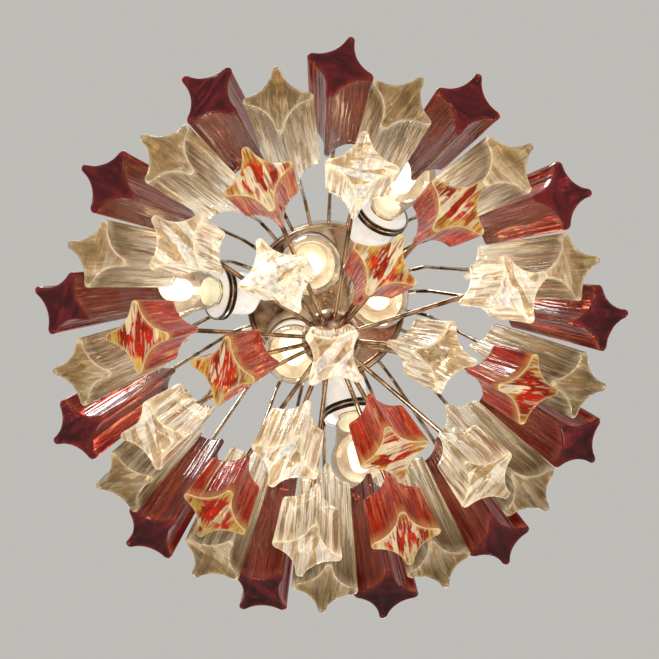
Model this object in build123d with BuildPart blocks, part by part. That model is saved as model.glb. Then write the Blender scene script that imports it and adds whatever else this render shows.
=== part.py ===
"""Murano glass chandelier, close to the ceiling, with four-pointed glass bars on metal arms.

Origin at the centre of the ceiling bracket's top face, +Z up, millimetres. The lamp hangs towards -Z.
A round pan holds six lamps and two rings of long bars. A stem under it carries a ball, from which
two rings of short bars and one bar at the bottom spread. An azimuth turns from +X towards +Y.
"""

import os
from math import asin, cos, degrees, pi, radians, sin

from build123d import *

# Pan against the ceiling
PAN_RADIUS = 84.0
PAN_HEIGHT = 40.0
PAN_WALL = 1.5
PAN_RECESS = 12.0
LIP_BEAD_RADIUS = 2.2
ARM_ROW_DEPTH = 14.0

# Ceiling bracket
BRACKET_LENGTH = 120.0
BRACKET_WIDTH = 22.0
BRACKET_THICKNESS = 3.0
SCREW_SPACING = 70.0
SCREW_SLOT_LENGTH = 20.0
SCREW_SLOT_WIDTH = 5.0

# Stem and ball
STEM_RADIUS = 6.0
STEM_THREAD_RADIUS = 5.0
BALL_RADIUS = 26.0
BALL_DEPTH = 260.0
BALL_SIDES = 20
BALL_BANDS = 8
STEM_SOCKET_DEPTH = 10.0
COLLAR_RADIUS = 11.0
COLLAR_HEIGHT = 8.0
COLLAR_SIDES = 6

# Arms
ROD_RADIUS = 2.0
ROD_SIDES = 6
ROD_INSERT = 18.0
ROD_IN_BALL = 7.0
ARM_LEVEL_RUN = 13.0
ARM_BEND_REACH = 26.0
ARM_BEND_FALL = 8.7
OUTER_BEND_GAP = 2.0
INNER_BEND_GAP = 4.0

# Arms that arch over a leaning lamp, from where the bulb ends: how far in or out, and how far down
ARCH_SHOULDER = 45.0
ARCH_SHOULDER_FALL = 8.0
ARCH_BEYOND = 12.0
ARCH_BEYOND_FALL = 32.0
ARCH_OUTSIDE = 24.0
ARCH_OUTSIDE_FALL = 56.0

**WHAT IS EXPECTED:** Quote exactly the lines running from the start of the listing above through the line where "SCREW_SLOT_WIDTH = 5.0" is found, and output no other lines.

**ANSWER FOR THIS EXERCISE:**
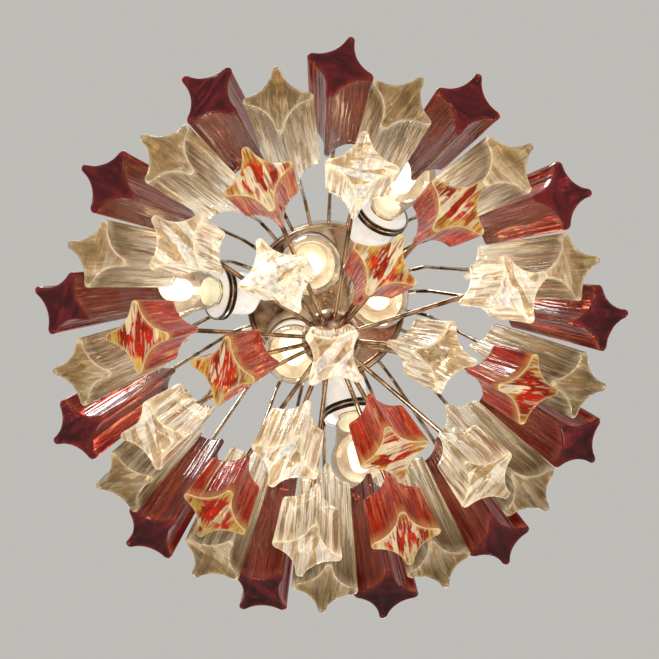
Model this object in build123d with BuildPart blocks, part by part. That model is saved as model.glb. Then write the Blender scene script that imports it and adds whatever else this render shows.
=== part.py ===
"""Murano glass chandelier, close to the ceiling, with four-pointed glass bars on metal arms.

Origin at the centre of the ceiling bracket's top face, +Z up, millimetres. The lamp hangs towards -Z.
A round pan holds six lamps and two rings of long bars. A stem under it carries a ball, from which
two rings of short bars and one bar at the bottom spread. An azimuth turns from +X towards +Y.
"""

import os
from math import asin, cos, degrees, pi, radians, sin

from build123d import *

# Pan against the ceiling
PAN_RADIUS = 84.0
PAN_HEIGHT = 40.0
PAN_WALL = 1.5
PAN_RECESS = 12.0
LIP_BEAD_RADIUS = 2.2
ARM_ROW_DEPTH = 14.0

# Ceiling bracket
BRACKET_LENGTH = 120.0
BRACKET_WIDTH = 22.0
BRACKET_THICKNESS = 3.0
SCREW_SPACING = 70.0
SCREW_SLOT_LENGTH = 20.0
SCREW_SLOT_WIDTH = 5.0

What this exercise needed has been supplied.